# radar-ml

**Repository Path**: anruoran/radar-ml

## Basic Information

- **Project Name**: radar-ml
- **Description**: No description available
- **Primary Language**: Unknown
- **License**: MIT
- **Default Branch**: master
- **Homepage**: None
- **GVP Project**: No

## Statistics

- **Stars**: 0
- **Forks**: 0
- **Created**: 2021-03-22
- **Last Updated**: 2021-03-22

## Categories & Tags

**Categories**: Uncategorized

**Tags**: None

## README

# radar-ml

Computer vision, leveraging commodity cameras, computing and machine learning algorithms, has revolutionized video tracking, object detection and face recognition. This has created massive value for businesses and their customers as well as some concerns about privacy and control of personal information.

Radar-based recognition and localization of people and things in the home environment has certain advantages over computer vision, including increased user privacy, low power consumption, zero-light operation and more sensor flexible placement. It does suffer some drawbacks as compared to vision systems. For example, radar generally does not have the resolution of most camera-based systems and therefore may be challenged to distinguish objects that have very similar characteristics. Also, although the cost of radar is rapidly declining as automotive and industrial applications grow, it is still generally more expensive than cameras which have long ridden the coattails of mobile phone unit volumes. These factors have slowed its adoption for consumer applications. But more importantly, there are very few radar data sets that can be used to train or fine-tune machine learning models. This is in stark contrast to the ubiquity of computer vision data sets and models.

In this project, you will learn how to accurately detect people, pets and objects using low-power millimeter-wave radar and will see how self-supervised learning, leveraging conventional camera-based object detection, can be used to generate radar-based detection models. Self-supervised learning is autonomous supervised learning. It is a representation learning approach that obviates the need for humans to label data [1].

The steps to gather data using self-supervised learning, train and use a radar-based object detection model are as follows.

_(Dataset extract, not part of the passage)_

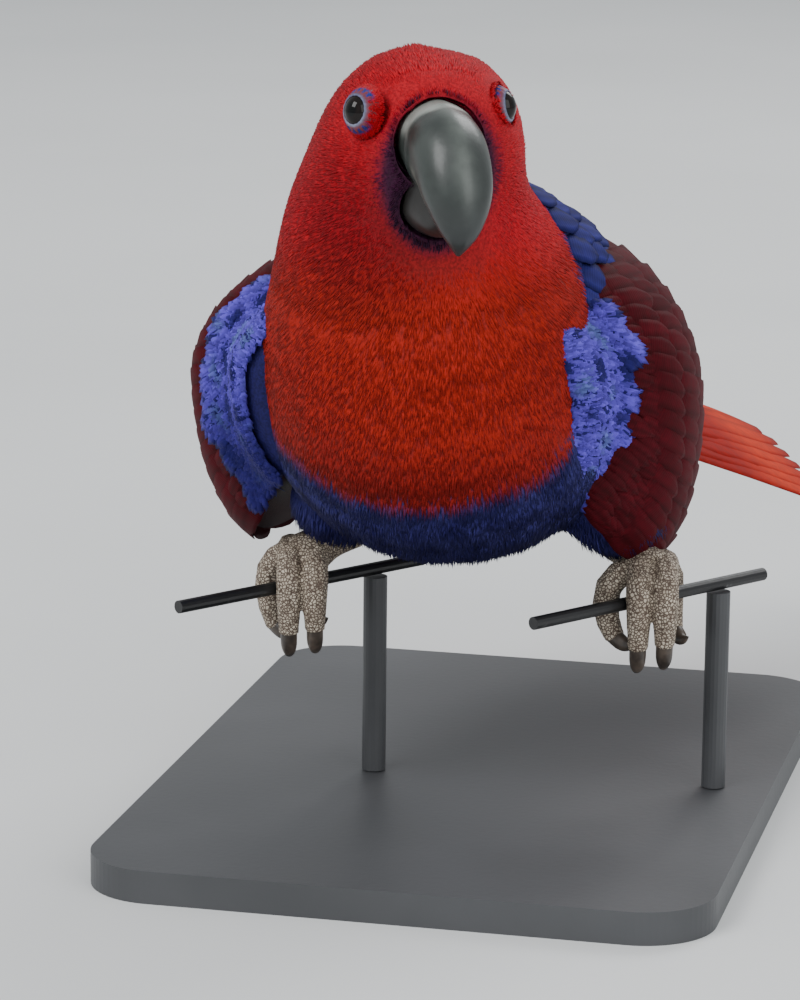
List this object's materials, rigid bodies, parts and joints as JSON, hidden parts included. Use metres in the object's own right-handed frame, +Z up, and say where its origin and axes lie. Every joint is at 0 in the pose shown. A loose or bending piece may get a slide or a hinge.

- Arrange a camera and a radar sensor to share a common view of the environment.
- Run the radar and a camera-based object detection system to gather information about targets in the environment.
- Create ground truth observations from the radar when it senses targets at the same point in space as the object detector.
- Train a machine learning model such as a Support-Vector Machine (SVM) on these observations and check that it has acceptable accuracy for your application.
- Use the trained machine learning model to predict a novel radar target’s identity.

Vayyar’s radar chip in the Walabot reference design is a great choice to develop these solutions given its flexibility and wide availability. An object detection model running on Google’s Coral Edge Tensor Processing Unit (TPU) is another great choice since it can perform inferences many times faster than the radar can scan for targets.

See the companion Medium article, [Teaching Radar to Understand the Home](https://towardsdatascience.com/teaching-radar-to-understand-the-home-ee78e7e4a0be), for additional information. 

# Training Setup
A photo of the hardware created for this project is shown below. The Walabot radar is mounted up front and horizontally with a camera located at its top center. The white box contains the Google Coral Edge TPU with the camera connected to it over USB and the black box contains a Raspberry Pi 4 with the radar connected to it over another USB.

![Alt text](./images/training_setup.jpg?raw=true "test setup.")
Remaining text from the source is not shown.